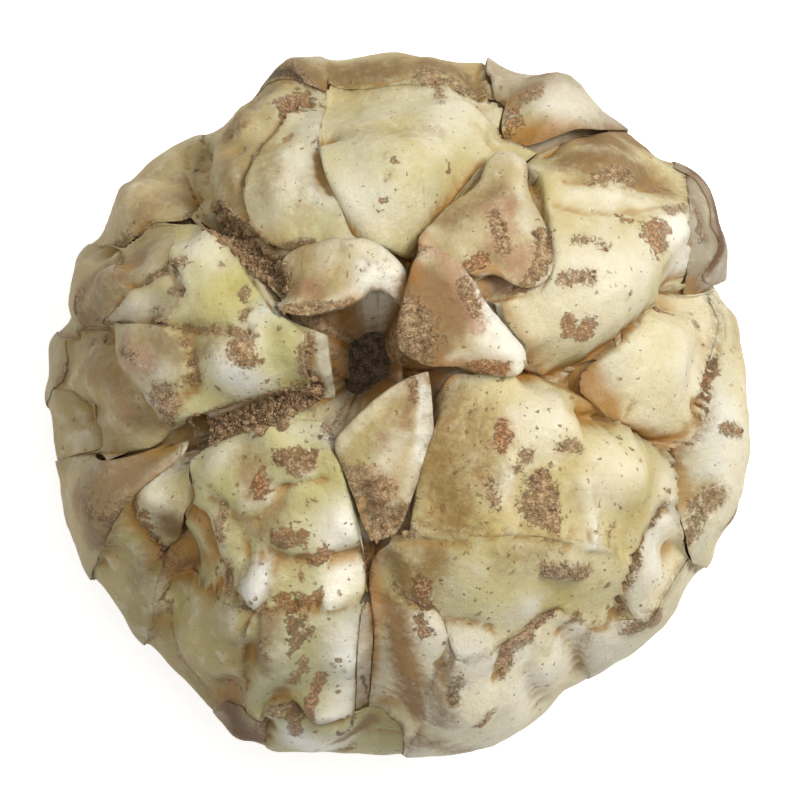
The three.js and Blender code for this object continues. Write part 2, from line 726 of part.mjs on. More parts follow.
// The rim's other scales, going round.
layScale("east_scale_2", {
  flank: [-28, 24],
  low: [[43, -22.5], [41, -18], [40.2, -13]],
  high: [[46, 18], [47, 12], [45.5, 5], [43, 1], [41.8, -4]],
  tip: [41, -8.5],
  grid: LARGE,
  taper: 6,
}, FLESH);
layScale("northeast_scale_2", {
  fall: 3,
  level: 1,
  tuck: 3,
  flank: [24, 38],
  low: [[46, 16.5], [44, 18], [42, 21], [40.2, 25]],
  high: [[38.8, 32.8], [39.5, 29]],
  tip: [39.8, 28],
  grid: NARROW,
}, FLESH);
layScale("northeast_scale_3", {
  fall: 2,
  level: -0.6,
  flank: [22, 42],
  low: [[46.3, 18], [45.7, 21.5], [44.3, 25]],
  high: [[38.5, 33.3]],
  tip: [42.4, 29.8],
  grid: NARROW,
  taper: 5,
}, BROWN_FLESH);
layScale("north_scale_5", {
  flank: [72, 107],
  low: [[16, 45.4], [13, 45.4]],
  high: [[-15, 46.5], [-11.5, 46.3]],
  tip: [1, 45.5],
  taper: 6,
}, SHADED_FLESH);
layScale("northeast_scale_4", {
  level: -0.3,
  flank: [50, 76],
  low: [[33, 38.8], [29, 38.4], [25, 38.6], [20, 39.6]],
  high: [[13, 47.5], [15.5, 45], [16, 42]],
  tip: [17.3, 41],
  taper: 6,
}, FLESH);
layScale("north_scale_6", {
  level: 0.3,
  flank: [103, 117],
  low: [[-10.5, 48], [-12, 46.5]],
  high: [[-21, 44.5], [-19, 44.8]],
  tip: [-16, 45.4],
  grid: NARROW,
  taper: 5,
}, BROWN_FLESH);
layScale("west_scale_6", {
  flank: [124, 157],
  low: [[-31.8, 37], [-31.6, 34], [-31.3, 31]],
  high: [[-43.5, 21.5], [-40, 22], [-37, 25], [-33.2, 27.2]],
  tip: [-31.8, 29],
  taper: 6,
}, FLESH);
layScale("west_scale_7", {
  level: 0.3,
  flank: [153, 171],
  low: [[-43.5, 22.5], [-41, 21.5]],
  high: [[-48, 10.5], [-43, 11.5], [-40.5, 14.5]],
  tip: [-40, 18],
  taper: 4.5,
}, BROWN_FLESH);
layScale("west_scale_8", {
  flank: [177, 193],
  low: [[-48.5, 1], [-46.5, -1]],
  high: [[-48, -10], [-45, -8]],
  tip: [-45, -5],
  grid: NARROW,
  taper: 4.5,
}, BROWN_FLESH);
layScale("west_scale_9", {
  flank: [190, 209],
  low: [[-48, -8.5], [-42, -9.5], [-37, -9]],
  high: [[-44, -23], [-42, -19.5], [-40, -15.5], [-36.5, -11]],
  tip: [-35.5, -9.5],
  taper: 7,
}, BROWN_FLESH);
layScale("west_scale_10", {
  fall: 0,
  level: -0.6,
  flank: [168, 181],
  low: [{ az: 172, rise: 1.1 }],
  high: [{ az: 178, rise: 1.1 }],
  tip: { az: 175, rise: 1.2 },
  grid: NARROW,
}, BROWN_FLESH);
layScale("southwest_scale_9", {
  flank: [239, 253],
  low: [[-25.5, -42.5], [-22, -42.5]],
  high: [[-14, -47], [-17, -43]],
  grid: NARROW,
  taper: 4.5,
}, BROWN_FLESH);
layScale("southwest_scale_10", {
  level: 0.4,
  flank: [249, 268],
  low: [[-18.5, -46.5], [-18, -42.6]],
  high: [[-1, -47.5], [-5, -45.5]],
  taper: 4.5,
}, FLESH);

// The scales round the pit, which point away from it.
layScale("north_scale_7", {
  low: [[-17, 14], [-15, 12.3], [-10, 13], [-6, 14], [-4, 16], [-2.5, 16.2], [-0.5, 14.5], [0.8, 13]],
  high: [[-19.3, 18], [-18, 20.3], [-13, 21.8], [-8, 22], [-3, 21.4], [0, 20.2], [1.6, 18.3], [1.8, 15]],
}, FLESH);
layScale("northeast_scale_5", {
  low: [[4, 9], [9, 14], [14, 16.5], [19.5, 15.2], [21, 18], [20.5, 24], [19.8, 29], [18.5, 32.5]],
  high: [[2, 12], [1.8, 17], [3, 22.5], [7.5, 28.5], [11.5, 33]],
  tip: [15.2, 35.6],
  grid: LARGE,
}, FLESH);
layScale("northeast_scale_6", {
  low: [[0.6, 7], [4, 5.2], [8, 5.2], [11.5, 5], [14.5, 4.8]],
  high: [[3.5, 22.5], [8, 19.6], [10.5, 16], [13.3, 12], [16.3, 7.8]],
  tip: [17.6, 5.3],
  heel: [-0.3, 12],
}, FLESH);
layScale("southeast_scale_7", {
  low: [[-9, -5], [-6.5, -10], [-5, -14.5], [-4.4, -18]],
  high: [[4, 4.5], [4.3, 1.5], [2.8, -5], [1, -12], [-0.5, -18]],
  tip: [-2.8, -21],
  heel: [-2.5, 1.5],
}, FLESH);
// The soil caught in the crevices beside the west nose, and a clod at the pit's mouth.
layScale("crevice_soil_1", {
  level: 3,
  low: [[-31.5, -7.2], [-27, -5.6], [-21, -3.3], [-13, -0.8]],
  high: [[-32, -4.6], [-27, -2.2], [-20, 0.3], [-12, 2.6]],
  span: 4,
  taper: 2.5,
}, SOIL);
layScale("crevice_soil_2", {
  level: 4,
  low: [[-29.5, 28], [-25.5, 24.2], [-21.5, 20.2], [-18, 16.8]],
  high: [[-26.5, 29], [-22.3, 25], [-18.6, 21.2], [-15.8, 18.6]],
  span: 4,
  taper: 2.5,
}, SOIL);


// The origin is the middle of the bulb's footprint, on the ground.
const extent = new THREE.Box3().setFromObject(bulb);
const middle = extent.getCenter(new THREE.Vector3());
bulb.position.set(-middle.x, -middle.y, -extent.min.z);

export default bulb;
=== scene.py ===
"""A fresh lily bulb: fleshy scales in six noses round the earth-filled pit of its old stem."""

import bmesh
import bpy
import numpy as np
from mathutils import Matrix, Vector


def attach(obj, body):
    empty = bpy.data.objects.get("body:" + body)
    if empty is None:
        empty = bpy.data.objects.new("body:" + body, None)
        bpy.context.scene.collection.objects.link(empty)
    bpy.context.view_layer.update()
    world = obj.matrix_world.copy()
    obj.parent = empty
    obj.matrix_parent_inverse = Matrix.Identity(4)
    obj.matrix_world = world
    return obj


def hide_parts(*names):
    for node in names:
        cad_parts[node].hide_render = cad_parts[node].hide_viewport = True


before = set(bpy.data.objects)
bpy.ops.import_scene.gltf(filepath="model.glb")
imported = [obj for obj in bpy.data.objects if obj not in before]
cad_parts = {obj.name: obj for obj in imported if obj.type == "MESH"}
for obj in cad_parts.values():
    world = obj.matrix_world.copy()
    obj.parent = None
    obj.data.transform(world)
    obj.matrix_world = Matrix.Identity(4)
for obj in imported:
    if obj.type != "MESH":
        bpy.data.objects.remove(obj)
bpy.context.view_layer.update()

# ------------------------------------------------------------ how the scales lie together
# Every scale grows from the stem's foot, deep in the bulb, so the way from there to a spot settles
# which scale covers which. A round chart of those ways, the bulb's axis in its middle, holds how
# far out the bulb reaches and where, in plan, that is. Lengths here are in millimetres, and plan
# places are given from PLAN_ZERO, to the right and to the back.
MM = 0.001
PLAN_ZERO = np.array([1.277, 0.168])
STEM_FOOT = np.array([-2.723, 5.168, 29.143])
CHART_CELLS = 1081
CHART_MIDDLE = (CHART_CELLS - 1) / 2
CELLS_PER_DEGREE = 3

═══

§ **Task details**
With both ends included, please retype exactly the lines from the line containing "on the ground." to the final line of the data.

§ **Exercise solution**
// The origin is the middle of the bulb's footprint, on the ground.
const extent = new THREE.Box3().setFromObject(bulb);
const middle = extent.getCenter(new THREE.Vector3());
bulb.position.set(-middle.x, -middle.y, -extent.min.z);

export default bulb;
=== scene.py ===
"""A fresh lily bulb: fleshy scales in six noses round the earth-filled pit of its old stem."""

import bmesh
import bpy
import numpy as np
from mathutils import Matrix, Vector


def attach(obj, body):
    empty = bpy.data.objects.get("body:" + body)
    if empty is None:
        empty = bpy.data.objects.new("body:" + body, None)
        bpy.context.scene.collection.objects.link(empty)
    bpy.context.view_layer.update()
    world = obj.matrix_world.copy()
    obj.parent = empty
    obj.matrix_parent_inverse = Matrix.Identity(4)
    obj.matrix_world = world
    return obj


def hide_parts(*names):
    for node in names:
        cad_parts[node].hide_render = cad_parts[node].hide_viewport = True


before = set(bpy.data.objects)
bpy.ops.import_scene.gltf(filepath="model.glb")
imported = [obj for obj in bpy.data.objects if obj not in before]
cad_parts = {obj.name: obj for obj in imported if obj.type == "MESH"}
for obj in cad_parts.values():
    world = obj.matrix_world.copy()
    obj.parent = None
    obj.data.transform(world)
    obj.matrix_world = Matrix.Identity(4)
for obj in imported:
    if obj.type != "MESH":
        bpy.data.objects.remove(obj)
bpy.context.view_layer.update()

# ------------------------------------------------------------ how the scales lie together
# Every scale grows from the stem's foot, deep in the bulb, so the way from there to a spot settles
# which scale covers which. A round chart of those ways, the bulb's axis in its middle, holds how
# far out the bulb reaches and where, in plan, that is. Lengths here are in millimetres, and plan
# places are given from PLAN_ZERO, to the right and to the back.
MM = 0.001
PLAN_ZERO = np.array([1.277, 0.168])
STEM_FOOT = np.array([-2.723, 5.168, 29.143])
CHART_CELLS = 1081
CHART_MIDDLE = (CHART_CELLS - 1) / 2
CELLS_PER_DEGREE = 3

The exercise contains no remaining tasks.